I haven't had a chance to blog in a while as I've been absorbed in writing my thesis (FINALLY!). My thesis title for now is "Using Bodies: Negotiating Reproductive Health in one Village in India."
The following is an excerpt from my DRAFT of Chapter 1:
This thesis explores how the Indian state shapes women’s bodies, how the place and space of the village shapes women’s bodies and where these processes correspond and diverge. For example, women may access an illegal abortion against the wishes of the state and in doing so, be committing female infanticide, conforming to village patriarchal preference for sons. The goal here is not to untangle this messiness and suggest that women are either conformist or resisting, but to highlight the everyday strategies employed by women and in doing so to emphasize the spaces of hope created by and with bodies.
In terms of these performances of resistance and conformity, I refer to what Hynman and de Alwis (2004: 552) call the “calculated presentation of self in everyday life.” While these authors speak in reference to survival techniques of Tamils moving about in a Sinhala-majority Sri Lanka, recognizing intentional performances of people can be applied to understanding the ways in which women negotiate their sexual and reproductive wellbeing. Highlighted in the sociological work of Goffman (1959), this view of individual performances as deliberate mechanisms for adapting to different social settings differs from feminist approaches to performativity presented by Butler in her seminal work, Bodies that Matter (1993). Butler views performances not as calculated and/or premeditated but as reiterative acts based on socially constructed scripts within what call “‘regulatory fictions’” (Butler, as cited in Hyndman & de Alwis, 2004: 550).
Hyndman and de Alwis combine the theories of Goffman (1959) and Butler (1993) by showing how “identity is enacted through regulatory regimes that expect certain performances from specific people” (2004: 551), but these scripts can be subverted. The authors demonstrate the ways in which people’s tactics “sometimes make explicit and at other times disrupt the interpellatory scripts of Butler's regulatory fictions by acknowledging the everyday survival strategies of people…” (2004: 553). With this view of performance, Hyndman and de Alwis illustrate spaces and places of and for individual agency, which are downplayed by Butler. Butler writes that performances cannot “be a human act or expression, a wilful appropriation, and it is certainly not a question of taking on a mask; it is the matrix through which all willing first becomes possible, its enabling cultural condition” (1993, p. 7). Combining Goffman’s humanistic, agency-oriented understanding of performance with Butler’s poststructuralist one enables recognition of people’s individual intentionalities within a socially produced context of regulatory frameworks and scripts. Indeed, feminist research shows that people use their bodies in ways that are simultaneously resisting and conforming.

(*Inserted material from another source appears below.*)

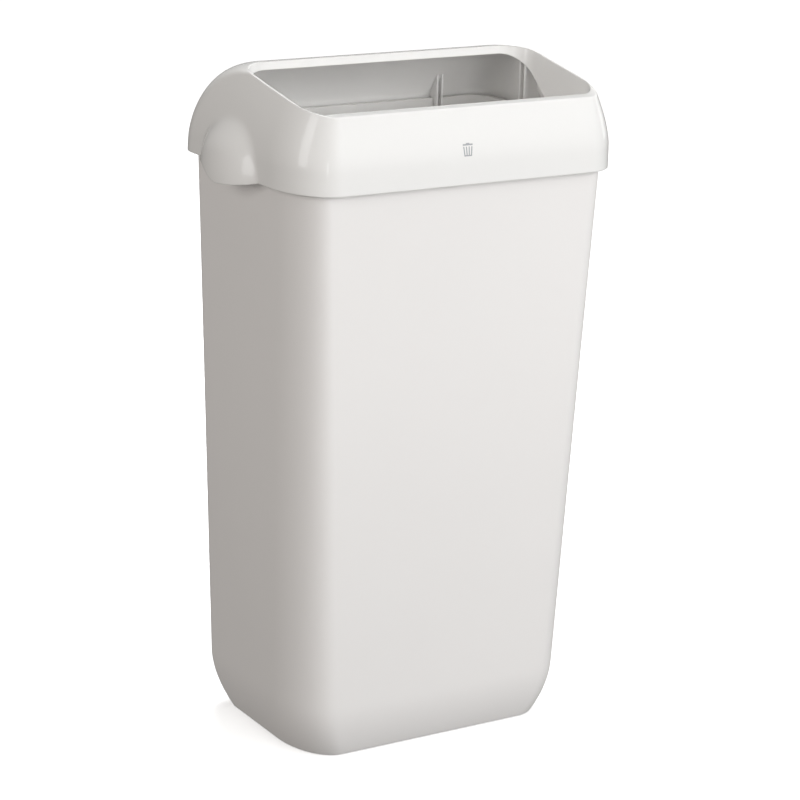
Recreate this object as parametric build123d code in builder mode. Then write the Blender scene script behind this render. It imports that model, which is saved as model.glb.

With this understanding of calculated subversions of governing scripts, it is possible to recognize that women are both produced by and produce their sexual and reproductive health and wellbeing. The concept of choice in the activist claim for reproductive rights is therefore problematic. Dominant discourses on sexual and reproductive choice and rights, which I examine in detail below, make simplistic and often false assumptions that the provision of reproductive rights and choice with a liberal human-rights framework can ‘free’ women from existing, gendered regulatory frameworks (Viswanath, 2001).
Following performative theories presented by Butler (1993), my work shows that while women may act in ways that rearticulate dominant social systems of heterosexual reproduction, dualist gender roles, male dominance, and so on, they also act in ways that subvert these systems in subtle, yet critical and often intentional ways (Goffman, 1959). While an apparent lack of individual options and freedoms for these so-called ‘third world’ and ‘poor’ women could easily be construed as disempowerment, the women I present here demonstrate intentional defiance of laws and norms that do not mesh with their sexual and reproductive intentions. Within sexual and reproductive health regulatory fictions produced by the village and the state, women find alternatives in both discreet and overt ways, using the “geography closest in”, their bodies. In presenting women as actively opposing state and village imperatives, however, I also do not wish to gloss over the overwhelming oppression that most women in India face.